The exact origin of the trireme is uncertain and debated, as our evidence comes from literary sources, depictions in reliefs and pottery fragments, which are open to misinterpretations. Depictions of two-tiered ships (biremes), with or without the parexeiresia (the outriggers, see below), are common in 8th century BC vases and pottery fragments, and it is at the end of that century that the first references to three-tiered ships are found. According to Thucydides, the trireme was introduced to Greece by the Corinthians in the late 8th century BC, and the Corinthian Ameinocles built four such ships for the Samians. Although this was interpreted by later writers, Pliny and Diodorus, to mean that triremes were invented in Corinth, it is likely that the earliest three-tiered warships originated in Phoenicia. Fragments from an 8th century relief at the Assyrian capital of Nineveh depicting the fleets of Tyre and Sidon have been interpreted as depicting two- and three-level warships, fitted with rams. The 2nd century Christian scholar Clement of Alexandria, drawing on earlier works, explicitly attributes the invention of the trireme (trikrotos naus, "three-tiered ship") to the Sidonians.
Based on all archeological evidence, the design of trireme surely pushed the technological limits of the ancient world. After gathering the proper timbers and materials it was time to consider the fundamentals of the trireme design. These fundamentals included accommodations, propulsion, weight and waterline, center of gravity and stability, strength, and feasibility. All of these variables are dependent on one another; however a certain area may be more important than another depending on the purpose of the ship.
The arrangement and number of oarsmen is the first deciding factor in the size of the ship. For a ship to travel at high speeds would require a high oar-gearing, which is the ratio between the outboard length of an oar and the inboard length; it is this arrangement of the oars which is unique and highly effective for the trireme. The ports would house the oarsmen with a minimal waste of space. There would be three files of oarsmen on each side tightly but workably packed by placing each man outboard of, and in height overlapping, the one below, provided that thalamian tholes were set inboard and their ports enlarged to allow oar movement. Thalamian is the English term for the Greek word, thalamios, which was the name of the oarsmen in the lowest file of the triereis; zygian is the English term for the Greek word, zygios, which were the oarsmen in the middle file of the triereis, and thranite is the English term for the Greek word, thranites, which were the oarsmen in the uppermost file of the triereis. Tholes were pins that acted as fulcrums to the oars that allowed them to move. The center of gravity of the ship is low because of the overlapping formation of the files that allow the ports to remain closer to the ships walls. A lower center of gravity would provide adequate stability.

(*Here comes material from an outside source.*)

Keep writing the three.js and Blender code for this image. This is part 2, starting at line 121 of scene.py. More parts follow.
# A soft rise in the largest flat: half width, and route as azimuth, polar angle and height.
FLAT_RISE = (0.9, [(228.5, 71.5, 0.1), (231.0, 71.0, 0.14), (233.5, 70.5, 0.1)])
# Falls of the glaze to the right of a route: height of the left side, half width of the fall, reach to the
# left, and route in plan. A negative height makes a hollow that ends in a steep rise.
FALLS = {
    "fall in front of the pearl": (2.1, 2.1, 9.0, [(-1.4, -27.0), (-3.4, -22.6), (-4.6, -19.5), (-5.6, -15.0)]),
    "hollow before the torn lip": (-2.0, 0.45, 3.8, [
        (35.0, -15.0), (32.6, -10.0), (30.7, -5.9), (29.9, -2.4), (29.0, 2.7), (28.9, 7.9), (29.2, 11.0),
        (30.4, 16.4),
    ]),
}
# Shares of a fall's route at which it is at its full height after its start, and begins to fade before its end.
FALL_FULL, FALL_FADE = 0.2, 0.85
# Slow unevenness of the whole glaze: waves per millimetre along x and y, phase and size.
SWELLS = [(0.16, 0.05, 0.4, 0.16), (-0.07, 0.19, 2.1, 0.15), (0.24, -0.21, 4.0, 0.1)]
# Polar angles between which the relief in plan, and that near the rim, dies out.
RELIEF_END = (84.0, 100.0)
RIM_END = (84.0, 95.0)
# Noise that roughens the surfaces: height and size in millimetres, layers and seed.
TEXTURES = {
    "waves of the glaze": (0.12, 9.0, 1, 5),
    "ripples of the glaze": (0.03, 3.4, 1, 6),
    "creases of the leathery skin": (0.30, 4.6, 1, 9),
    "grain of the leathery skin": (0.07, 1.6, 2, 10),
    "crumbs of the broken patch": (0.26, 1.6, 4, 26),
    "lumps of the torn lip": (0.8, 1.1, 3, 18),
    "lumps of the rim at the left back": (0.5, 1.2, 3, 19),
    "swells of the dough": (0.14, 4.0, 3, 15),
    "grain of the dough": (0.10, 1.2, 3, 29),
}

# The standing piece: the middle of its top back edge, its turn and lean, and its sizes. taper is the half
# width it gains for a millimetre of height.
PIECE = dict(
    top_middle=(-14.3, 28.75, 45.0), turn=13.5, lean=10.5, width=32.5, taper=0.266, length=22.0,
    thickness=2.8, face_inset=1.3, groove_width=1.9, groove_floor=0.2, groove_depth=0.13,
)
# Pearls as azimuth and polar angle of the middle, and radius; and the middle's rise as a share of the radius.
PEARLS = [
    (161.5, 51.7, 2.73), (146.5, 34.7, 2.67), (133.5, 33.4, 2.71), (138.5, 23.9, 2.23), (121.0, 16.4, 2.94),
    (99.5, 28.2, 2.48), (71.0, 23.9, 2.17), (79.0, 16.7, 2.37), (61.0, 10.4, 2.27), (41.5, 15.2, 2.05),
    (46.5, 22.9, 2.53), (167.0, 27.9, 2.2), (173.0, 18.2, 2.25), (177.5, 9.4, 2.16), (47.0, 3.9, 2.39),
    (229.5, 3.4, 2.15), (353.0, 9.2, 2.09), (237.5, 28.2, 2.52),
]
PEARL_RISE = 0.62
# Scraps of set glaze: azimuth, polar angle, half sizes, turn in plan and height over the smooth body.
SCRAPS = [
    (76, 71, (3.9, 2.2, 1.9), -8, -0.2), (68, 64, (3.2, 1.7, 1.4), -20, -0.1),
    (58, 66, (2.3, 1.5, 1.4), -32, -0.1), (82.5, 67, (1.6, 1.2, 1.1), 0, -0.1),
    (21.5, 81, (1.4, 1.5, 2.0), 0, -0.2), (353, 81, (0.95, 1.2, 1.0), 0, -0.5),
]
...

The trireme was constructed to maximize all traits of the ship to the point where if any changes were made the design would be compromised. Speed was maximized to the point where any less weight would have resulted in considerable losses to the ship's integrity. The center of gravity was placed at the lowest possible position where the Thalamian tholes were just above the waterline which retained the ships resistance to waves and the possible rollover. If the center of gravity were placed any higher, the additional beams needed to restore stability would have resulted in the exclusion of the Thalamian tholes due to the reduced hull space. The purpose of the area just below the center of gravity and the waterline known as the hypozomata was to allow bending of the hull when faced with up to 90kN of force. The calculations of forces that could have been absorbed by the ship are arguable because there is not enough evidence to confirm the exact process of jointing used in ancient times. In a modern reconstruction of the ship, a polysulphide sealant was used to compare to the caulking that evidence suggests was used; however this is also argued because there is simply not enough evidence to authentically reproduce the triereis seams.

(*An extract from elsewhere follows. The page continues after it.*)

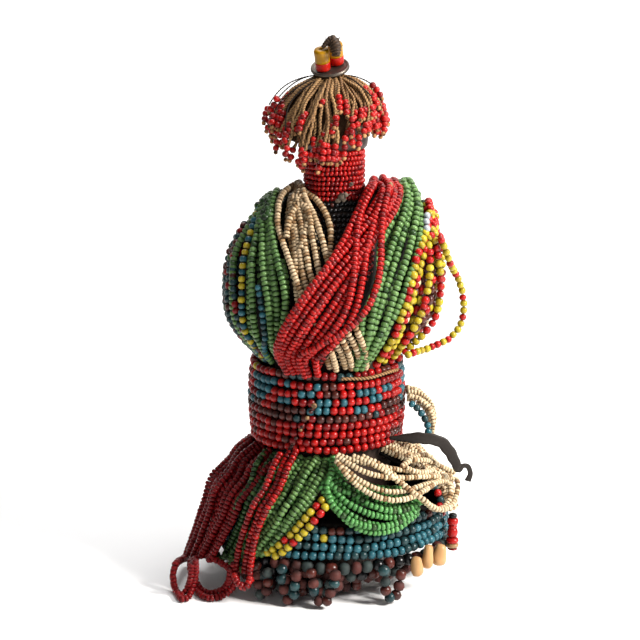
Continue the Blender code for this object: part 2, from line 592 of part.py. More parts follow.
def build_hair(materials):
    """The mop of hair cords as one ribbed shell over the head, with ragged tips."""
    columns = 2 * HAIR_CORDS
    bm = bmesh.new()

    def grid(count, depth):
        rows = []
        for k in range(1, HAIR_STATIONS + 1):
            row = []
            for j in range(count):
                angle = 2 * math.pi * j / count - math.pi
                share = k / HAIR_STATIONS
                rib = 0.0 if depth or j % 2 else 0.0009
                point = hair_point(angle, share, depth + rib)
                if k == HAIR_STATIONS and not depth and j % 2:
                    point.z -= 0.0022 if j % 4 == 1 else 0.0004
                row.append(bm.verts.new(point))
            rows.append(row)
        return rows

    outside = grid(columns, 0.0)
    inside = grid(HAIR_CORDS, HAIR_THICKNESS)
    crown = bm.verts.new(hair_point(0.0, 0.0, 0.0))
    under = bm.verts.new(hair_point(0.0, 0.0, HAIR_THICKNESS))
    for rows, apex in ((outside, crown), (inside, under)):
        count = len(rows[0])
        for j in range(count):
            after = (j + 1) % count
            bm.faces.new((apex, rows[0][j], rows[0][after]))
            for k in range(HAIR_STATIONS - 1):
                bm.faces.new((rows[k][j], rows[k + 1][j], rows[k + 1][after], rows[k][after]))
    for j in range(HAIR_CORDS):
        first, middle, last = outside[-1][2 * j], outside[-1][2 * j + 1], outside[-1][(2 * j + 2) % columns]
        low, after = inside[-1][j], inside[-1][(j + 1) % HAIR_CORDS]
        bm.faces.new((first, middle, low))
        bm.faces.new((middle, after, low))
        bm.faces.new((middle, last, after))
    bmesh.ops.recalc_face_normals(bm, faces=bm.faces)
    mesh = bpy.data.meshes.new("hair_cords")
    bm.to_mesh(mesh)
    bm.free()
    add_mesh("hair_cords", mesh, materials["cord"])


def build_crown(materials):
    """A dished disc on the hair, two tall beads that stand on it and the fibre tied through them.

    All of it leans towards the front and a little to the left."""
    lean = (Matrix.Rotation(math.radians(CROWN_LEAN), 4, "X")
            @ Matrix.Rotation(math.radians(-CROWN_ROLL), 4, "Y"))
    half = 0.5 * DISC_THICKNESS
    floor = 0.1 * DISC_THICKNESS
    dish = [
        (0.0, floor),
        (0.84 * DISC_RADIUS, floor),
        (0.93 * DISC_RADIUS, half),
        (DISC_RADIUS, 0.6 * half),
        (DISC_RADIUS, -0.5 * half),
        (0.85 * DISC_RADIUS, -half),
        (0.0, -half),
    ]
    disc = turned("crown_disc", dish, materials["metal"], steps=BELT_STEPS)
    disc.matrix_world = Matrix.Translation(DISC_CENTRE) @ lean
    edge = 0.12 * CROWN_BEAD_RADIUS
    bead = [
        (CROWN_BEAD_BORE, CROWN_BEAD_HEIGHT),
        (CROWN_BEAD_RADIUS - edge, CROWN_BEAD_HEIGHT),
        (CROWN_BEAD_RADIUS, CROWN_BEAD_HEIGHT - edge),
        (CROWN_BEAD_RADIUS, edge),
        (CROWN_BEAD_RADIUS - edge, 0.0),
        (CROWN_BEAD_BORE, 0.0),
    ]
    apart = 1.1 * CROWN_BEAD_RADIUS
    for name, side in (("left_crown_bead", -1), ("right_crown_bead", 1)):
        stand = turned(name, bead, materials["yellow"], steps=14)
        seat = Vector((side * 0.8 * apart, side * 0.62 * apart, floor + CLEAR))
        stand.matrix_world = Matrix.Translation(Vector(DISC_CENTRE) + lean @ seat) @ lean
    tube("crown_fibre", moved(CROWN_FIBRE, *DISC_CENTRE), materials["cord"])


def moved(path, x, y, z):
    """A path's points, moved as a whole. What follows x, y and z in a point stays as it is."""
    return [(point[0] + x, point[1] + y, point[2] + z, *point[3:]) for point in path]


def tube(name, path, material, radius=None):
    """A round cord along a path of (x, y, z, radius), or of (x, y, z) with one radius for all of it."""
    line = [(Vector(knot[:3]), radius or knot[3]) for knot in path]
    return beaded_tube(name, line, 2.0, material)


def along_path(path):
    """A function of way, from 0 to 1, that runs smoothly through a path's points."""
    lengths = [0.0]
    for before, after in zip(path, path[1:]):
        lengths.append(lengths[-1] + (Vector(after) - Vector(before)).length)
    knots = [length / lengths[-1] for length in lengths]

    def at(way):
        return Vector([smooth_through(knots, [point[i] for point in path], way) for i in range(len(path[0]))])

    return at, lengths[-1]


def strung(name, path, bead, material, group=1):
    """Beads strung along a path as one solid, group beads to each bulge."""
    at, length = along_path(path)
    bulges = max(1, round(length / (bead * group)))
    return beaded_tube(name, bead_line(at, bulges, 0.7), bead, material)


def build_side_pieces(materials):
    """What hangs loose on the right-hand side: loops, a strap of leather and pendants."""
    beside_belt = (BELT_RADIUS + BELT_SHIFT, 0.0, SKIRT_HEIGHT)
    at, length = along_path(SIDE_LOOP)
    depth = 1.2 * SEED

    def out_from(way):
        ahead = at(min(way + 0.02, 1.0)) - at(max(way - 0.02, 0.0))
        return Vector((-ahead[1], ahead[0])).normalized()

    def side_place(across, way, back):
        place = at(way) + out_from(way) * back
        return Vector((beside_belt[0] + place[0], SIDE_LOOP_FRONT + SIDE_LOOP_WIDTH * across,
                       beside_belt[2] + place[1]))

    def outer(across, way, rib):
        return side_place(across, way, (rib - 1) * 0.32 * SEED)

    def inner(across, way):
        return side_place(across, way, -depth)

    hank("white_side_loops", outer, inner, 6, 4, materials["white"], inner_columns=3)
    strung("mixed_side_strand", moved(SIDE_STRAND, *beside_belt), STRAND_BEAD, materials["yellow"])
    loose = moved(LOOSE_LOOP, TORSO_HALF_WIDTH, 0.0, BELT_TOP)
    strung("loose_bead_loop", loose, STRAND_BEAD, materials["yellow"], group=2)

    strap = tube("leather_strap", moved(LEATHER, *beside_belt), materials["leather"])
    strap.data.extrude = 2.0
    for point in strap.data.splines[0].points:
        point.tilt = math.pi / 2

    outline = ((0.0, 1.0), (0.6, 0.95), (0.85, 0.6), (1.0, 0.0), (0.95, -0.5), (0.62, -0.92), (0.0, -1.0))
    for number, (degrees, above, radius, half, lean) in enumerate(SHELLS, 1):
        profile = [(radius * wide, half * height) for wide, height in outline]
        shell = turned(f"shell_pendant_{number}", profile, materials["shell"], steps=8)
        angle = math.radians(degrees)
        place = hem_ring(angle, PENDANT_SEAT * HEM_BEAD + radius + CLEAR) + Vector((0.0, 0.0, above))
        outward = Vector((math.sin(angle), -math.cos(angle), 0.0))
        shell.matrix_world = Matrix.Translation(place) @ Matrix.Rotation(math.radians(lean), 4, outward)

    out = PENDANT_SEAT * HEM_BEAD + 0.5 * RED_PENDANT_BEAD + CLEAR
    pendant_foot = hem_ring(math.radians(RED_PENDANT_ANGLE), out)
    pendant_foot.z -= RED_PENDANT_DROP
    pendant_top = Vector((pendant_foot.x, pendant_foot.y, RED_PENDANT_TOP * SKIRT_HEIGHT))
    strung("red_pendant", (tuple(pendant_top), tuple(pendant_foot)), RED_PENDANT_BEAD, materials["red"])

    reach = BELT_RADIUS + WAIST_CORD_RADIUS + CLEAR + 0.3 * BELT_BULGE
    cord = [(reach * math.sin(math.radians(angle)) + BELT_SHIFT, -reach * math.cos(math.radians(angle)),
             BELT_TOP - 0.5 * BELT_PITCH) for angle in WAIST_CORD_ANGLES]
    tube("waist_cord", cord, materials["cord"], radius=WAIST_CORD_RADIUS)


def main():
    clear_scene()
    make_collection()
    materials = {
        "wood": make_material("dark wood", (0.06, 0.045, 0.035), 0.6),
        "red": make_material("red glass", (0.55, 0.02, 0.02)),
        "green": make_material("green glass", (0.10, 0.38, 0.11)),
        "white": make_material("white glass", (0.68, 0.52, 0.36)),
        "yellow": make_material("yellow glass", (0.55, 0.50, 0.04)),
        "teal": make_material("teal glass", (0.03, 0.17, 0.24)),
        "dark": make_material("dark glass", (0.03, 0.07, 0.07)),
        "black": make_material("black glass", (0.01, 0.012, 0.016)),
        "cord": make_material("twisted fibre", (0.32, 0.19, 0.08), 0.85),
        "leather": make_material("old leather", (0.07, 0.055, 0.045), 0.6),
        "metal": make_material("dark metal", (0.05, 0.045, 0.04), 0.45, 1.0),
        "shell": make_material("tan shell", (0.60, 0.38, 0.18), 0.45),
    }
    build_figure(materials)
    build_neck(materials)
    build_belt(materials)
    build_torso(materials)
    build_skirt(materials)
    build_hem(materials)
    build_hair(materials)
    build_crown(materials)
    build_side_pieces(materials)


main()
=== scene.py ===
import math

import bpy
import numpy as np
from mathutils import Matrix, Vector


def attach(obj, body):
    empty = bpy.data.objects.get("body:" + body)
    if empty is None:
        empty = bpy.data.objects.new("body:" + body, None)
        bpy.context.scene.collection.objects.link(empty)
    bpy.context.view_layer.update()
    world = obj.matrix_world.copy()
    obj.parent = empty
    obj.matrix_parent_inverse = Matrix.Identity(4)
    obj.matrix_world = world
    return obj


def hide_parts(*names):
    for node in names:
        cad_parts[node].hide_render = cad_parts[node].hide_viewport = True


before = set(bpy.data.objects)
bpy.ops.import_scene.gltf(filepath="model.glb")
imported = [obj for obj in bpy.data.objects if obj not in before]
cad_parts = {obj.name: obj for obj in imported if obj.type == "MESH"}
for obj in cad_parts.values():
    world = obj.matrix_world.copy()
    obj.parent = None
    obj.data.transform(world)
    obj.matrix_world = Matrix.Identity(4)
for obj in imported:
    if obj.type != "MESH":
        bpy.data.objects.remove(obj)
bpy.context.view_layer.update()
bpy.context.scene.view_settings.view_transform = "Standard"
print("frame loaded:", len(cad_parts), "nodes")


# camera, light and floor
cameraValues = {"place": (-0.0077, -0.85, 0.33), "lookDown": 12.32, "lens": 88.7}
cameraData = bpy.data.cameras.new("photoCamera")
cameraData.lens = cameraValues["lens"]
cameraObject = bpy.data.objects.new("photoCamera", cameraData)
cameraObject.location = cameraValues["place"]
cameraObject.rotation_euler = (math.radians(90 - cameraValues["lookDown"]), 0, 0)
bpy.context.scene.collection.objects.link(cameraObject)
bpy.context.scene.camera = cameraObject

lightValues = {
    "key": {"place": (0.92, -0.46, 0.74), "size": 0.30, "power": 31.0, "colour": (1.0, 0.97, 0.93)},
    "top": {"place": (0.25, 0.10, 1.15), "size": 0.60, "power": 6.0, "colour": (1.0, 1.0, 1.0)},
    "front": {"place": (-0.30, -1.20, 0.55), "size": 0.70, "power": 1.0, "colour": (0.94, 0.97, 1.0)},
    "backdrop": {"place": (0.0, 0.30, 1.60), "size": 0.80, "power": 14.0, "colour": (1.0, 1.0, 1.0),
                 "aim": (0.0, 1.0, 0.1)},
}
for lightName, values in lightValues.items():
    lamp = bpy.data.lights.new(lightName + "Light", "AREA")
    lamp.size = values["size"]
    lamp.energy = values["power"]
    lamp.color = values["colour"]
    lampObject = bpy.data.objects.new(lightName + "Light", lamp)
    lampObject.location = values["place"]
    aim = Vector(values.get("aim", (0.0, 0.0, 0.14))) - Vector(values["place"])
    lampObject.rotation_euler = aim.to_track_quat("-Z", "Y").to_euler()
    bpy.context.scene.collection.objects.link(lampObject)

worldValues = {"colour": (1.0, 1.0, 1.0, 1.0), "strength": 0.10}
world = bpy.data.worlds.new("studioWorld")
world.use_nodes = True
background = world.node_tree.nodes["Background"]
background.inputs["Color"].default_value = worldValues["colour"]
background.inputs["Strength"].default_value = worldValues["strength"]
bpy.context.scene.world = world


# shader helpers and shared groups
def fromScreen(red, green, blue):  # screen values 0-255 to a linear colour
    def one(value):
        value = value / 255
        return value / 12.92 if value <= 0.04045 else ((value + 0.055) / 1.055) ** 2.4

    return (one(red), one(green), one(blue), 1.0)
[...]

Triremes required a great deal of upkeep in order to stay afloat, as references to the replacement of ropes, sails, rudders, oars and masts in the middle of campaigns suggest. They also would become waterlogged if left in the sea for too long. In order to prevent this from happening, ships would have to be pulled from the water during the night. The use of lightwoods meant that the ship could be carried ashore by as few as 140 men. Beaching the ships at night however, would leave the troops vulnerable to surprise attacks. While well-maintained triremes would last up to 25 years, during the Peloponnesian War, Athens had to build nearly 20 triremes a year to maintain their fleet of 300.
The Athenian trireme had two great cables of about 47 mm in diameter and twice the ship's length called hypozomata (undergirding), and carried two spares. They were possibly rigged fore and aft from end to end along the middle line of the hull just under the main beams and tensioned to 13.5 tonnes force. The hypozomata were considered important and secret: their export from Athens was a capital offence. This cable would act as a stretched tendon straight down the middle of the hull, and would have prevented hogging. Additionally, hull plank butts would remain in compression in all but the most severe sea conditions, reducing working of joints and consequent leakage. The hypozomata would also have significantly braced the structure of the trireme against the stresses of ramming, giving it an important advantage in combat.